Stated task |
Repeat the listing in full, word for word.

═════ Data excerpt

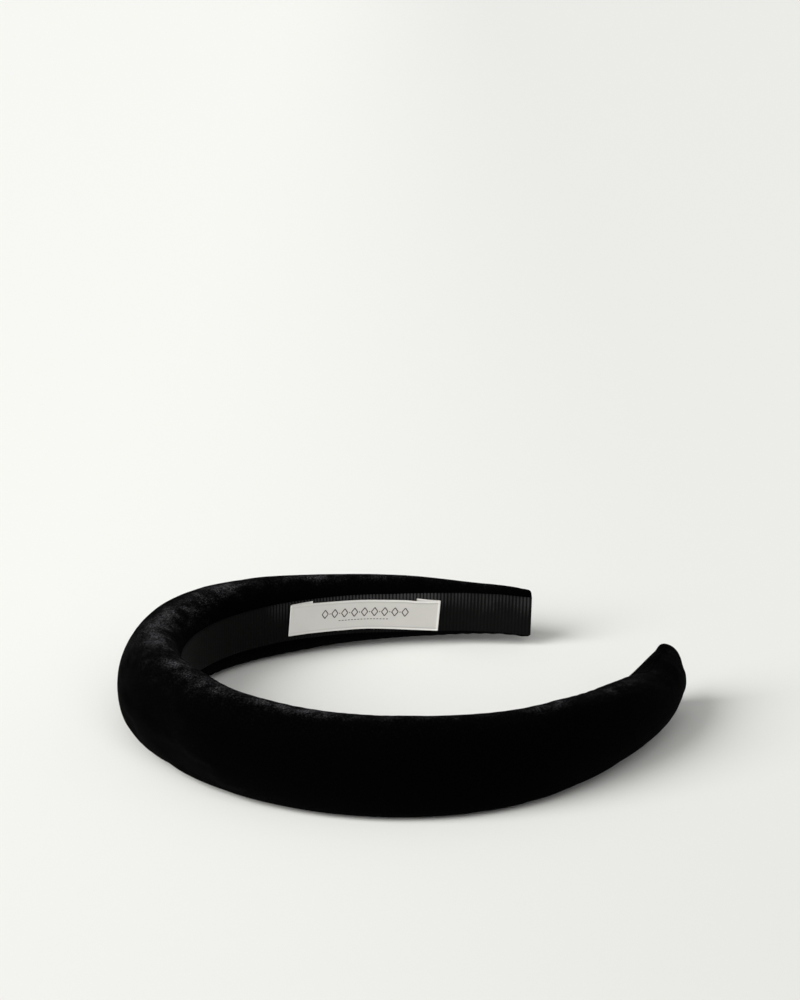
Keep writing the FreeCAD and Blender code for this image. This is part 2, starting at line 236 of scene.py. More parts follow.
def node(nt, kind, **values):
    n = nt.nodes.new(kind)
    for k, v in values.items():
        if k in n.inputs:
            n.inputs[k].default_value = v
        else:
            setattr(n, k, v)
    return n


def ramp(nt, stops, fac):
    r = nt.nodes.new("ShaderNodeValToRGB")
    el = r.color_ramp.elements
    while len(el) < len(stops):
        el.new(0.5)
    for e, (pos, col) in zip(el, stops):
        e.position = pos
        e.color = (*col, 1) if len(col) == 3 else col
    nt.links.new(fac, r.inputs["Fac"])
    return r.outputs["Color"]


def grey(v):
    return (v, v, v)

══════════

Solution to this task |
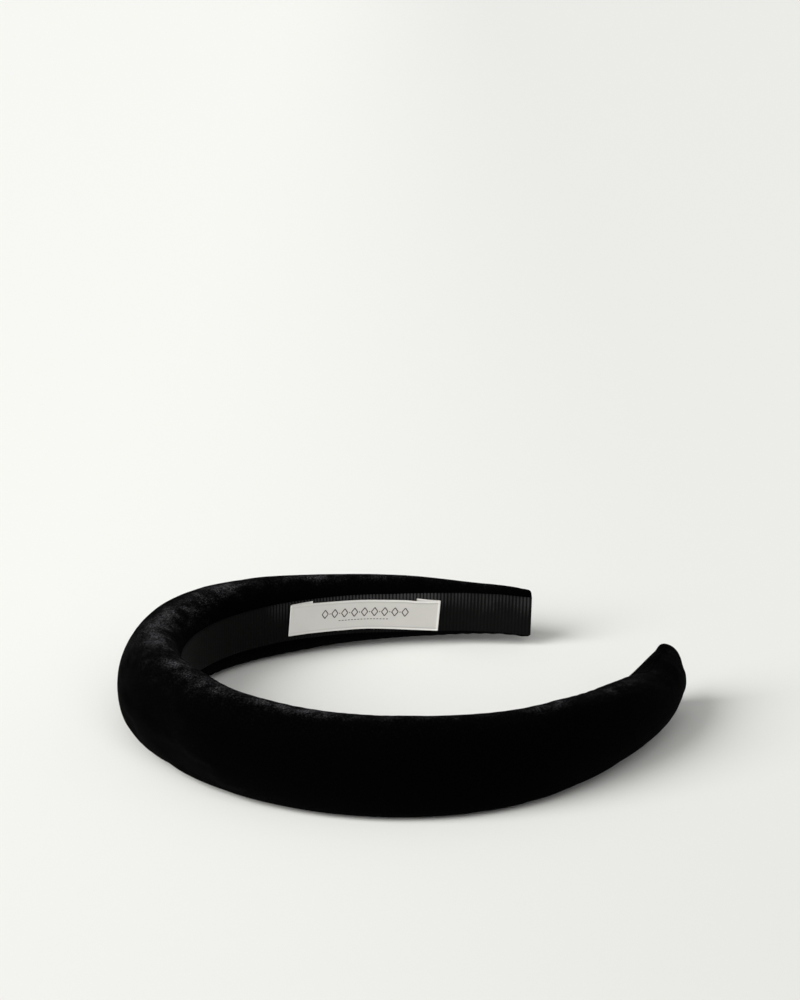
Keep writing the FreeCAD and Blender code for this image. This is part 2, starting at line 236 of scene.py. More parts follow.
def node(nt, kind, **values):
    n = nt.nodes.new(kind)
    for k, v in values.items():
        if k in n.inputs:
            n.inputs[k].default_value = v
        else:
            setattr(n, k, v)
    return n


def ramp(nt, stops, fac):
    r = nt.nodes.new("ShaderNodeValToRGB")
    el = r.color_ramp.elements
    while len(el) < len(stops):
        el.new(0.5)
    for e, (pos, col) in zip(el, stops):
        e.position = pos
        e.color = (*col, 1) if len(col) == 3 else col
    nt.links.new(fac, r.inputs["Fac"])
    return r.outputs["Color"]


def grey(v):
    return (v, v, v)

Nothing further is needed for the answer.